Despite Bill's death in 1979 and what might have been her own retirement, Tim, with the warmth of a family that shared many of her interests and links with the arts and museum world, seems to have refocused her energies. As she came to the end of her time at the India Office Library, she expanded her work on particular artists or themes, publishing no longer with HMSO, but with commercial publishers now confident of the market interest that Mildred Archer had herself played such a key part in establishing. Titles include India and British Portraiture, 1770-1825 (1979), Early Views of India: the picturesque journeys of Thomas and William Daniell (1980) and Visions of India: the sketchbooks of William Simpson, 1859-1862 (1986).

Retirement in no way halted her work for public institutions. Now often working in collaboration with younger colleagues, she remained a driving force in making collections in these fields better known - whether the 1982 Festival of India exhibition "India Observed" or the 1992 catalogue of Company Paintings at the Victoria & Albert Museum; the Clive collections at Powis Castle, where she and a team of scholars from the National Trust and the V&A together prepared the catalogue of the new display; or the still-unpublished collections at the India Office itself.
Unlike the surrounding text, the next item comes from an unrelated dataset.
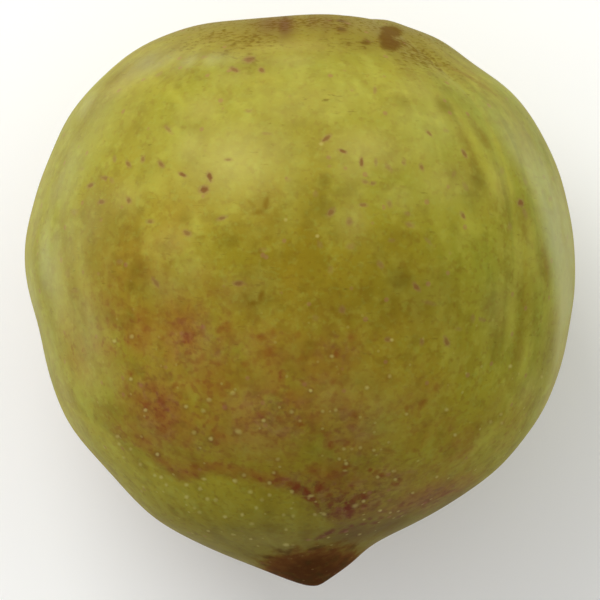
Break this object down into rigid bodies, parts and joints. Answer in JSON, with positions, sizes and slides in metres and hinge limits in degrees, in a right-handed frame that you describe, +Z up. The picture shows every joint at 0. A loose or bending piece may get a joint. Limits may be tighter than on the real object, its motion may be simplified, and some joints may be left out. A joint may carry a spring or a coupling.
{
  "type": "plumcot",
  "caption": "Whole plumcot lying on its cheek: heart-shaped body with a stem cavity, a shallow suture, a pointed blossom end and a small flat rest spot.",
  "frame": {"origin": "centre of the small flat spot that the fruit lies on, straight below its centre of mass", "axes": "+Z up from the rest spot; +Y along the core towards the stem cavity, so -Y is towards the pointed tip; +X towards the slimmer side, which has the suture on its upper half"},
  "size_m": [0.0578, 0.0598, 0.0548],
  "materials": {
    "plumcot_skin": "smooth waxy fruit skin, yellow-green with a red-brown blush and a dark tip"
  },
  "bodies": {
    "root": {"plumcot": "plumcot_skin"}
  },
  "joints": []
}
The volumes written with Toby Falk, Indian Miniatures in the India Office Library (1981) and India Revealed: the art and adventures of James and William Fraser, 1801-35 (1989), are prime examples of this period.

Her sustained contribution to the field was recognised with an honorary doctorate from Oxford, and in 1979 she was appointed OBE.

Mildred Archer's small figure, cheerful warm smile, her discipline in her work, her indefatigable energy, her enthusiasm and affection for India and its arts and for those who shared that love, will remain a very fond memory and inspiration for all who knew and worked with her.